When Prince Feisal, son of Sharif Husayn of Mecca and an ally of Britain, wrote in 1919 to Felix Frankfurter attending the Paris Peace Conference, “We will wish the Jews a most hearty welcome home,” he meant it. The princely sentiment represented an aspect of traditional Arab humanity, uncontaminated by the sort of nationalism that would soon inflame the tribal honour-shame culture.
There is nothing in Islam that can legitimate Arab denial of the Jews’ rights as a people. The Koran (5:20-21) expressly indicates God instructing Moses to take his people into the land designated as
Palestine. And when Mohammed was instructed to pray in the direction of Mecca and not Jerusalem – resulting in Mecca becoming the holy centre of Islam – any religious-based Muslim claim on Jerusalem was taken away by the Koran.
Sadly, Prince Feisal’s gesture was lost in the emerging new politics of the Mufti of Jerusalem, Haj Amin al-Husseini (1890s-1974) that became dominant between the two world wars. Haj Amin’s politics were demagogic and rabidly anti-Jewish. He collaborated with Hitler, destroyed any possibility of reasonable accommodation with the Jews and laid the template for Palestinian politics of self-destruction.
At any time during the past century Palestinian Arabs could have worked out a settlement with Jews. They could have adopted Prince Feisal’s gesture as their own while recognizing that the return of Jews to Palestine was consistent with God’s words as revealed in the Koran.
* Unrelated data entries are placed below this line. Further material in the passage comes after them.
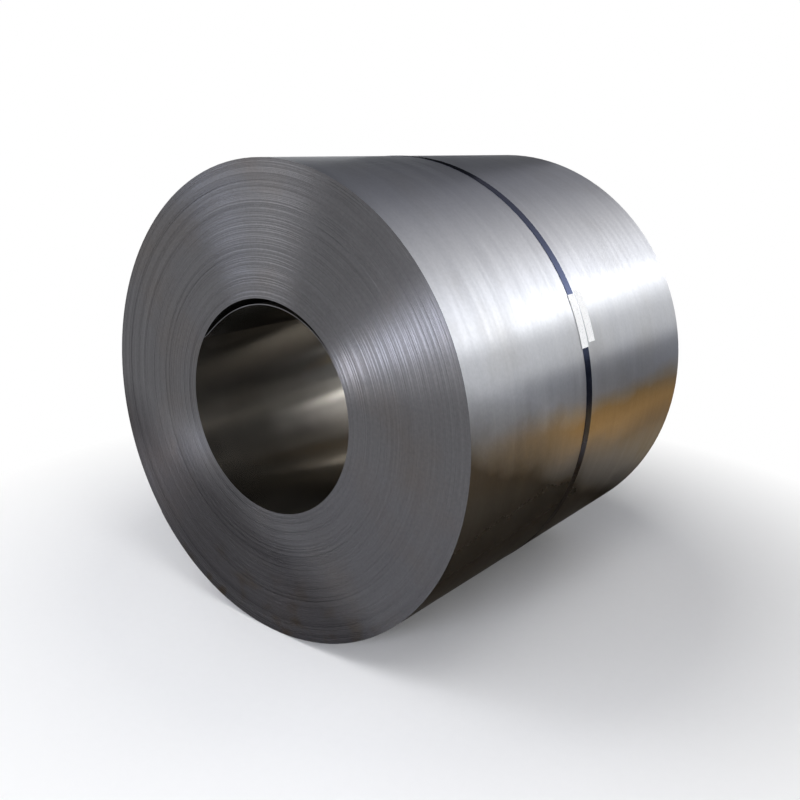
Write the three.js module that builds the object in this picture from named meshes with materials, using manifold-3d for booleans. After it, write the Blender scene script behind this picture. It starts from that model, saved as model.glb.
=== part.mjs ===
// A cold-rolled steel coil lying on its side, bound round its middle by one steel strap.
// The coil's axis runs along Y, and the origin is on the floor under its centre.
// Its strip is wound as a spiral, so both of its ends show: the tail outside and the free lap in the bore.
// Angles are in degrees round the coil's axis, from the top towards +X, as seen from the front (-Y) end.
import * as THREE from "three";
import * as BufferGeometryUtils from "three/addons/utils/BufferGeometryUtils.js";
import Module from "manifold-3d";

const wasm = await Module();
wasm.setup();

// Driving dimensions of the coil, in millimetres.
const outerDiameter = 1364;
const boreDiameter = 610;
const stripWidth = 1219;
const stripThickness = 2;
const tailAngle = 229;
const tailSlit = 1e-3; // degrees kept between the two sides of the tail's step

// The strip's inner end, which has sprung off the wall of the bore.
const freeLapStart = -57;
const freeLapSpan = 129;
const freeLapLift = 18;
const freeLapPeak = 0.24; // the share of its span at which it stands off most
const freeEndGap = 0.5;

// The turns' edges: how far each group of turns is shifted along the axis, from the bore outwards.
const turnShifts = [0.6, -1.1, 0.9, -0.4, 1.5, -0.7, 0.3, -1.5, 1.1, -0.2];
const groupSwing = 0.35; // how much the groups differ in depth

// The strap and the seal that joins its ends.
const strapWidth = 32;
const strapThickness = 0.9;
const strapCentre = -26;
const strapTail = 25; // strap past each end of the seal
const strapRamp = 8; // degrees over which the upper end climbs onto the lower one
const tailBridge = 9; // degrees over which the strap comes down from the tail's step
const sealAngle = -69;
const sealLength = 57;
const sealThickness = 1.2;
const sealSideGap = 0.6;
const notchSpacing = 28; // between the two crimped notches on each of the seal's sides
const notchLength = 7;
const notchDepth = 4.5; // from the seal's side inwards

// The two paper labels, one on the strap and one beside it.
const labelWidth = 36;
const labelLength = 153;
const labelThickness = 0.4;
const labelEnd = 75.6;
const labelStagger = 11;
const labelSpacing = 7;

// What lies on something else keeps this distance to it.
const clearance = 0.3;
const facets = 120; // flats round every turned surface
const cutMargin = 5;

// Worked out from the values above.
const outerRadius = outerDiameter / 2;
const boreRadius = boreDiameter / 2;
const facetAngle = 360 / facets;
const strapSeat = clearance;
const upperStrapSeat = strapSeat + strapThickness + clearance;
const sealSeat = upperStrapSeat + strapThickness + clearance;
const strapTailAngle = arcAngle(sealLength / 2 + strapTail, outerRadius);
const strapStart = sealAngle - strapTailAngle;
const strapEnd = 360 + sealAngle + strapTailAngle;
const axisHeight = onFacet(bed, 180) + strapSeat + strapThickness;

const brightSteel = new THREE.MeshStandardMaterial({ color: 0x8a8d92, roughness: 0.35, metalness: 1 });
const bluedSteel = new THREE.MeshStandardMaterial({ color: 0x23283f, roughness: 0.4, metalness: 1 });
const sealSteel = new THREE.MeshStandardMaterial({ color: 0x4a4e58, roughness: 0.4, metalness: 1 });
const paper = new THREE.MeshStandardMaterial({ color: 0xf4f4f0, roughness: 0.8, metalness: 0 });

function radians(degrees) {
  return (degrees * Math.PI) / 180;
}

/** The angle that an arc of this length takes up. */
function arcAngle(length, radius) {
  return (length / radius) * (180 / Math.PI);
}

/** An angle brought into 0 to 360, as a share of the full turn. */
function turnShare(degrees) {
  return (((degrees % 360) + 360) % 360) / 360;
}

/** A point of the end view, at a radius and an angle from the top. */
function polar(radius, angle) {
  return new THREE.Vector2(radius * Math.sin(radians(angle)), radius * Math.cos(radians(angle)));
}

/** The outside of the coil, a spiral that grows by one strip thickness up to the tail. */
function coilOutside(angle) {
  return outerRadius - stripThickness * (1 - turnShare(angle - tailAngle));
}

/** What lies round the coil follows its outside, and bridges the step that the tail makes. */
function bed(angle) {
  const bridged = THREE.MathUtils.clamp(1 - (360 * turnShare(angle - tailAngle)) / tailBridge, 0, 1);
  return coilOutside(angle) + stripThickness * bridged;
}

/** The wall of the bore, a spiral that grows by one strip thickness from the free lap's start. */
function coilInside(angle) {
  return boreRadius + stripThickness * turnShare(angle - freeLapStart);
}

/** How far the sprung lap's inner side stands off the wall, at a share of its span. */
function sprungLift(share) {
  const skew = Math.log(0.5) / Math.log(freeLapPeak);
  return freeLapLift * Math.sin(Math.PI * share ** skew) ** 1.5;
}

/** Angles from one to another, with the facet corners between them, of which the tail is one. */
function facetAngles(from, to) {
  const first = Math.floor(from / facetAngle);
  const count = Math.ceil(to / facetAngle) - first + 1;
  const corners = Array.from({ length: count }, (_, i) => (first + i + 0.5) * facetAngle);
  const tail = tailAngle + 360 * Math.ceil((from - tailAngle) / 360);
  const inside = [...corners, tail].filter((angle) => angle > from + tailSlit && angle < to - tailSlit);
  const sorted = inside.sort((a, b) => a - b);
  return [from, ...sorted.filter((angle, i) => i === 0 || angle - sorted[i - 1] > tailSlit), to];
}

/** The radius of a faceted surface at an angle, on the chord between its two nearest corners. */
function onFacet(surface, angle) {
  const corners = facetAngles(angle - 2 * facetAngle, angle + 2 * facetAngle).slice(1, -1);
  const low = corners.findLast((corner) => corner <= angle + tailSlit);
  const high = corners.find((corner) => corner > angle + tailSlit);
  const start = polar(surface(low), low);
  const edge = polar(surface(high - tailSlit), high).sub(start);
  return start.cross(edge) / polar(1, angle).cross(edge);
}

/** The points of a faceted surface between two angles, moved outwards by an offset that may vary. */
function arcPoints(surface, from, to, offset) {
  return facetAngles(from, to).map((angle) => polar(onFacet(surface, angle) + offset(angle), angle));
}

/** The outline of a band that lies on the coil between two angles. */
function bandShape(from, to, seat, thickness) {
  const under = arcPoints(bed, from, to, seat);
  const over = arcPoints(bed, from, to, (angle) => seat(angle) + thickness);
  return new THREE.Shape([...under, ...over.reverse()]);
}

/** An outline of the end view given a width, centred on a place along the axis. */
function alongAxis(shape, width, centre) {
  const geometry = new THREE.ExtrudeGeometry(shape, { depth: width, bevelEnabled: false });
  geometry.rotateX(Math.PI / 2);
  geometry.translate(0, centre + width / 2, axisHeight);
  return geometry;
}

/** A geometry as a solid that can be joined and cut. */
function toSolid(geometry) {
  const bare = geometry.clone();
  bare.deleteAttribute("normal");
  bare.deleteAttribute("uv");
  const merged = BufferGeometryUtils.mergeVertices(bare, 1e-3);
  const vertProperties = new Float32Array(merged.attributes.position.array);
  const triVerts = new Uint32Array(merged.index.array);
  return new wasm.Manifold(new wasm.Mesh({ numProp: 3, vertProperties, triVerts }));
}

/** A cut or joined solid as a geometry. */
function toGeometry(solid) {
  const mesh = solid.getMesh();
  const geometry = new THREE.BufferGeometry();
  geometry.setAttribute("position", new THREE.BufferAttribute(mesh.vertProperties, 3));
  geometry.setIndex(new THREE.BufferAttribute(mesh.triVerts, 1));
  return geometry;
}

/** The radii between the groups of turns, from inside the bore to outside the coil. */
function groupRadii() {
  const weights = turnShifts.map((_, i) => 1 + groupSwing * Math.sin(2.4 * i + 0.7));
  const total = weights.reduce((sum, weight) => sum + weight);
  const radii = [boreRadius];
  weights.forEach((weight) => radii.push(radii.at(-1) + (weight / total) * (outerRadius - boreRadius)));
  radii[0] = boreRadius - freeLapLift - cutMargin;
  radii[radii.length - 1] = outerRadius + cutMargin;
  return radii;
}

/** One turned blank whose ends are stepped where groups of turns stand out or sit back. */
function steppedBlank() {
  const radii = groupRadii();
  const face = (place) =>
    turnShifts.flatMap((shift, i) => [
      new THREE.Vector2(radii[i], place + shift),
      new THREE.Vector2(radii[i + 1], place + shift),
    ]);
  const front = face(-stripWidth / 2);
  const back = face(stripWidth / 2).reverse();
  const profile = [...front, ...back, front[0]];
  const blank = new THREE.LatheGeometry(profile, facets, radians(facetAngle / 2));
  blank.translate(0, 0, axisHeight);
  return blank;
}

/** The bore's outline, which runs round the free lap and into the gap behind it. */
function boreHole() {
  const root = freeLapStart + freeLapSpan;
  const share = (angle) => (angle - freeLapStart) / freeLapSpan;
  const lapFace = (angle) => coilInside(angle) - sprungLift(share(angle)) - freeEndGap * (1 - share(angle));
  const lapBack = (angle) => lapFace(angle) + stripThickness;
  const wallBehind = (angle) => coilInside(angle) + stripThickness;
  const lapAngles = facetAngles(freeLapStart, root).slice(0, -1);
  const restAngles = facetAngles(root, freeLapStart + 360).slice(1, -1);
  const outline = (surface, angles) => angles.map((angle) => polar(surface(angle), angle));
  return new THREE.Path([
    ...outline(lapFace, lapAngles),
    ...outline(coilInside, restAngles),
    ...outline(wallBehind, lapAngles),
    ...outline(lapBack, lapAngles.slice(0, -1)).reverse(),
  ]);
}

/** The coil: the spiral's end view along the strip's width, with stepped ends. */
function coilGeometry() {
  const angles = facetAngles(tailAngle, tailAngle + 360 - tailSlit).reverse();
  const outline = new THREE.Shape(angles.map((angle) => polar(coilOutside(angle), angle)));
  outline.holes.push(boreHole());
  const wound = toSolid(alongAxis(outline, stripWidth + 2 * cutMargin, 0));
  return toGeometry(wound.intersect(toSolid(steppedBlank())));
}

/** The strap: one band round the coil, whose upper end lies on its lower end inside the seal. */
function strapGeometry() {
  const rampEnd = 360 + strapStart - 1;
  const rise = (angle) => THREE.MathUtils.clamp((angle - rampEnd + strapRamp) / strapRamp, 0, 1);
  const seat = (angle) => THREE.MathUtils.lerp(strapSeat, upperStrapSeat, rise(angle));
  return alongAxis(bandShape(strapStart, strapEnd, seat, strapThickness), strapWidth, strapCentre);
}

/** The room that one crimp leaves in the seal's side, a box square to the coil's surface. */
function sealNotch(along, side) {
  const geometry = new THREE.BoxGeometry(notchLength, 2 * notchDepth, 2 * outerRadius);
  const reach = strapWidth / 2 + sealSideGap + sealThickness;
  geometry.translate(0, 0, outerRadius);
  geometry.rotateY(radians(sealAngle + arcAngle(along, outerRadius)));
  geometry.translate(0, strapCentre + side * reach, axisHeight);
  return toSolid(geometry);
}

/** The seal: a plate over the strap's two ends, folded down past both edges and crimped on both sides. */
function sealGeometry() {
  const half = arcAngle(sealLength / 2, outerRadius);
  const from = sealAngle - half;
  const to = sealAngle + half;
  const plateWidth = strapWidth + 2 * (sealSideGap + sealThickness);
  const plate = toSolid(alongAxis(bandShape(from, to, () => sealSeat, sealThickness), plateWidth, strapCentre));
  const sideHeight = sealSeat + sealThickness - strapSeat;
  const sides = [-1, 1].map((side) => {
    const centre = strapCentre + (side * (plateWidth - sealThickness)) / 2;
    return toSolid(alongAxis(bandShape(from, to, () => strapSeat, sideHeight), sealThickness, centre));
  });
  const places = [-notchSpacing / 2, notchSpacing / 2];
  const notches = places.flatMap((along) => [sealNotch(along, -1), sealNotch(along, 1)]);
  const folded = plate.add(sides[0]).add(sides[1]);
  return toGeometry(notches.reduce((left, notch) => left.subtract(notch), folded));
}

/** A paper label: a strip that lies on the coil or on the strap. */
function labelGeometry(end, seat, centre) {
  const from = end - arcAngle(labelLength, outerRadius);
  return alongAxis(bandShape(from, end, () => seat, labelThickness), labelWidth, centre);
}

function piece(name, geometry, material) {
  const mesh = new THREE.Mesh(geometry, material);
  mesh.name = name;
  return mesh;
}

const coil = new THREE.Group();
const besideEnd = labelEnd - arcAngle(labelStagger, outerRadius);
const besideCentre = strapCentre + labelWidth + labelSpacing;
const onStrap = strapSeat + strapThickness + clearance;
coil.add(piece("coil", coilGeometry(), brightSteel));
coil.add(piece("strap", strapGeometry(), bluedSteel));
coil.add(piece("strap_seal", sealGeometry(), sealSteel));
coil.add(piece("label_on_strap", labelGeometry(labelEnd, onStrap, strapCentre), paper));
coil.add(piece("label_beside_strap", labelGeometry(besideEnd, clearance, besideCentre), paper));

export default coil;
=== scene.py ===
import logging
import math
from collections.abc import Sequence
from dataclasses import dataclass
from enum import Enum

import bpy
import numpy as np
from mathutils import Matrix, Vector


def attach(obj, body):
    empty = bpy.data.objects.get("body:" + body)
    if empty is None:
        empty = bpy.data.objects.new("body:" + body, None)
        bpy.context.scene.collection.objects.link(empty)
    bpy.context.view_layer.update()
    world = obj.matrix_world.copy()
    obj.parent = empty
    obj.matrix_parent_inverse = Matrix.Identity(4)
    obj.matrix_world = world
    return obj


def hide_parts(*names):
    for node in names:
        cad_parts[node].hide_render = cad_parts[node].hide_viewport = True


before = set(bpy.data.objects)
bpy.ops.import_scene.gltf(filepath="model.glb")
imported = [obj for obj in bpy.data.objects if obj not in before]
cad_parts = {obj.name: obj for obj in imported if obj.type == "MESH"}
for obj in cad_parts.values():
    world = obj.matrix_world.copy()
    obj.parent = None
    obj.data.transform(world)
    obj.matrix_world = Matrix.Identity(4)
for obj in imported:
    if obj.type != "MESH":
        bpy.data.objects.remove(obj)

Material = bpy.types.Material
Node = bpy.types.Node
Object = bpy.types.Object
Socket = bpy.types.NodeSocket
Tree = bpy.types.NodeTree

log = logging.getLogger("coil")

SEED = 20
SHARP_ANGLE = 32.0  # degrees between two faces from which their edge stays sharp


# --- Small tools ---


class Zone(Enum):
    """The parts of the coil's surface, each with a finish of its own."""

    BARREL = 0
    EDGES = 1
    BORE = 2


class Blend(Enum):
    """The ways of mixing two colours, by Blender's names."""

    MIX = "MIX"
    MULTIPLY = "MULTIPLY"
    ADD = "ADD"


def linear(colour: str) -> tuple[float, float, float, float]:
    """Turn a colour from sRGB hex to linear.

    Args:
        colour: The colour, such as "#8090a0".

    Returns:
        The linear RGBA that a shader takes.
    """
    parts = [int(colour[i : i + 2], 16) / 255 for i in (1, 3, 5)]
    red, green, blue = (
        part / 12.92 if part <= 0.04045 else ((part + 0.055) / 1.055) ** 2.4 for part in parts
    )
    return red, green, blue, 1.0


def feed(node: Node, inputs: dict[str | int, object]) -> None:
    """Link or set several inputs of a node.

    Args:
        node: The shader node.
        inputs: For each input, by name or number, a socket to link or a value to set.
    """
    for name, value in inputs.items():
        if isinstance(value, Socket):
            node.id_data.links.new(value, node.inputs[name])
        else:
            node.inputs[name].default_value = value


def add_node(
    tree: Tree,
    kind: str,
    settings: dict[str, object] | None = None,
    inputs: dict[str | int, object] | None = None,
) -> Node:
    """Add one shader node.

    Args:
        tree: The node tree that it joins.
        kind: Blender's name for the kind of node.
        settings: Values for the node's own properties.
        inputs: For each input, by name or number, a socket to link or a value to set.

    Returns:
        The new node.
    """
    node = tree.nodes.new(kind)
    for name, value in (settings or {}).items():
        setattr(node, name, value)
    feed(node, inputs or {})
    return node


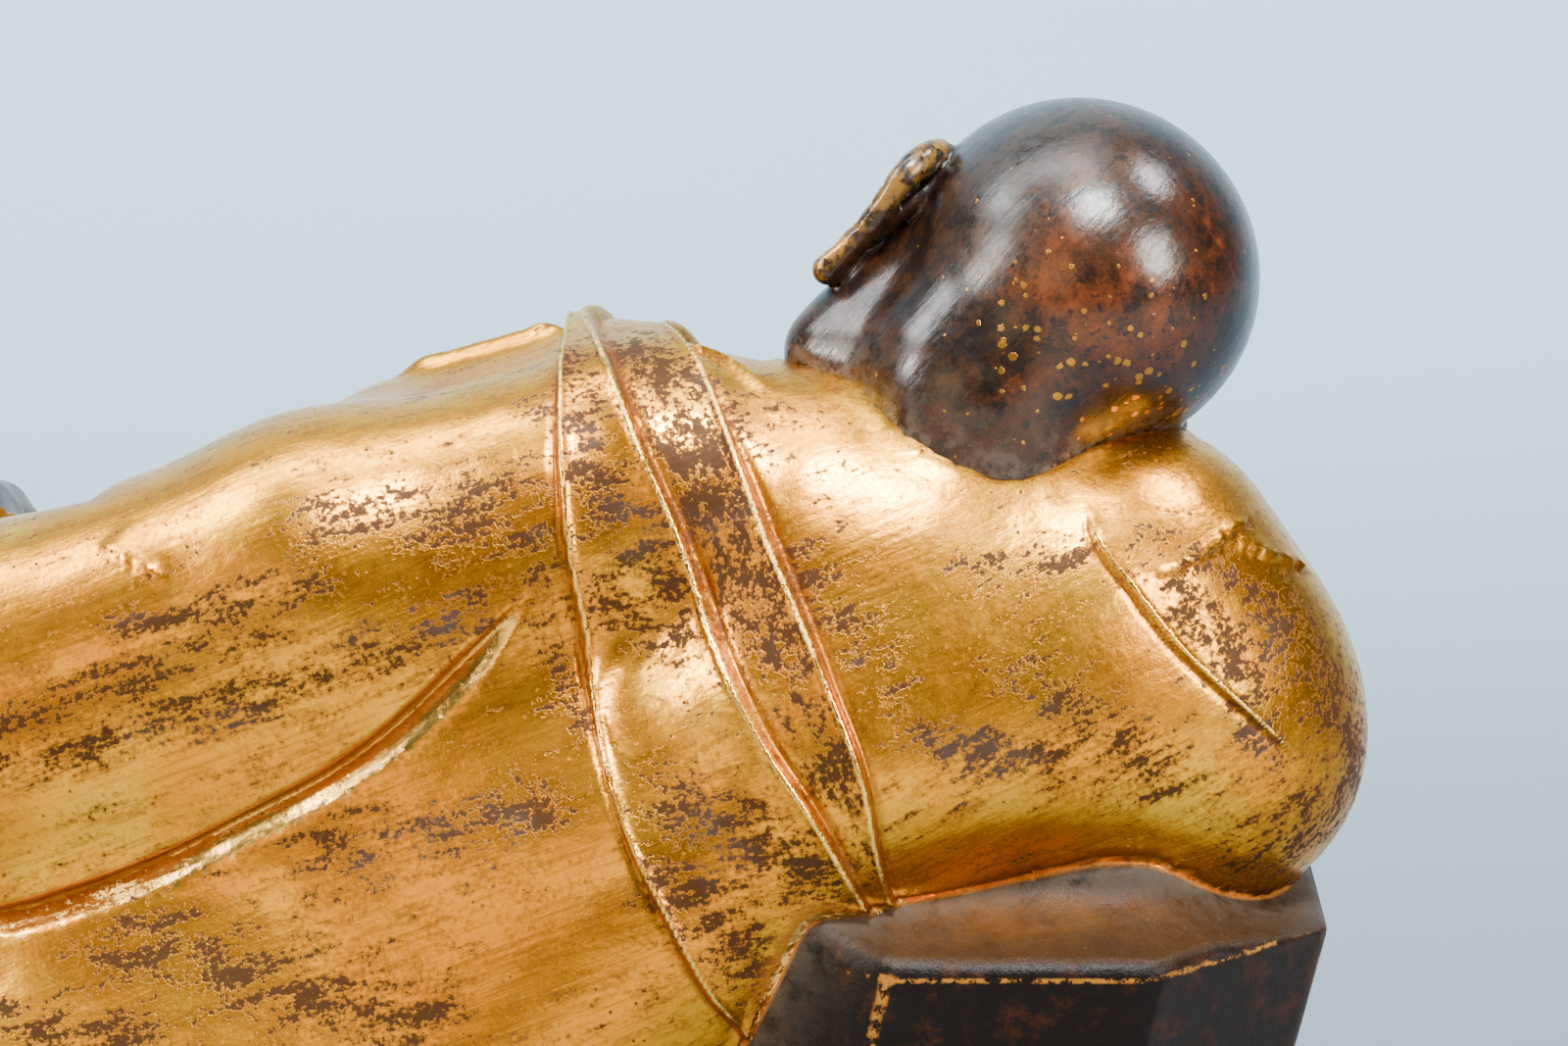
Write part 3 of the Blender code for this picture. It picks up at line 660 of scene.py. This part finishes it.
patina.set(
    Base_Color=tone, Metallic=grain.most(ear_gold) * 0.85, Specular_IOR_Level=0.5,
    Roughness=0.21 + nape * 0.4 + grey_sheen_here * 0.14 + (speckle - 0.5) * 0.25 + hair * 0.06,
    Normal=patina.bump(
        speckle * 0.6 + hair * 0.6 + grain * 0.4, 0.0002, 0.38, patina.bump(patina.noise(60, 3), 0.0009, 0.3)
    ),
)
patina.dress(head)
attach(head, "root")
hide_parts("sleeping_arhat")

# The hand under the cheek, the hand on the knee and the bare feet are part of the same casting. They
# are ungilded like the head, with the same dark patina, plainer because little of them is seen.
LIMB_GRID = 0.0009


def skin_masses():
    """The bare forearm, the palms, and the feet up to the toes."""
    return [
        Limb(at(-95, -45, 121), at(-85, -37, 140), 10.5, 8.5),
        Limb(at(-85, -37, 140), at(-80, -28, 153), 8.5, 9.5),
        Limb(at(-84, -32, 148), at(-86, -27, 157), 8, 7),
        Limb(at(88, -38, 132), at(93, -56, 138), 9.5, 8),
        Ball(at(94, -62, 137), (10.5, 8, 6.5)),
        Limb(at(94, -46, 26), at(97, -68, 22), 11, 8.5),
        Limb(at(36, -68, 27), at(68, -72, 22.5), 11, 8),
    ]


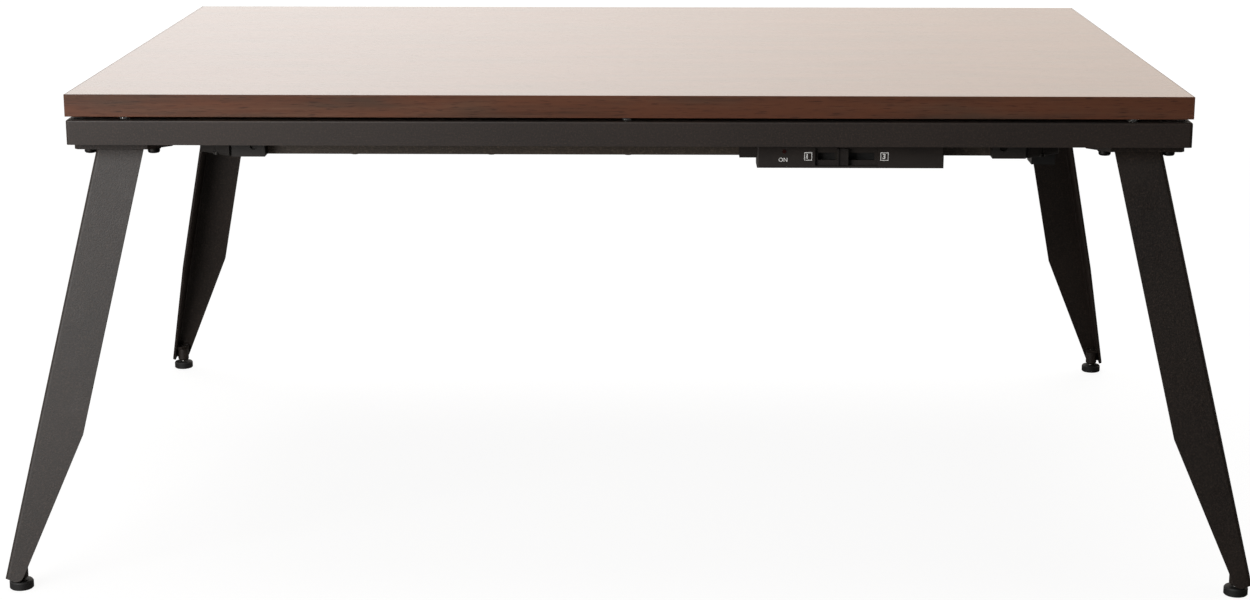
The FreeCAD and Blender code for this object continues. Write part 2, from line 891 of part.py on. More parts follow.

But they opted instead to make war against the Jews and, consequently, they went to war against the Koran.
There is a lesson to be learned from this century-old conflict. Appeasement as a policy to settle conflicts peacefully does not work. What works is when parties in conflict discover the meaning and benefits of reasonableness. Jewish survival and progress despite the Holocaust is one of the noblest demonstrations of reasonableness at work in history. It is for the Palestinian Arabs to show their capacity to be reasonable after having amply demonstrated their capacity for self-destruction.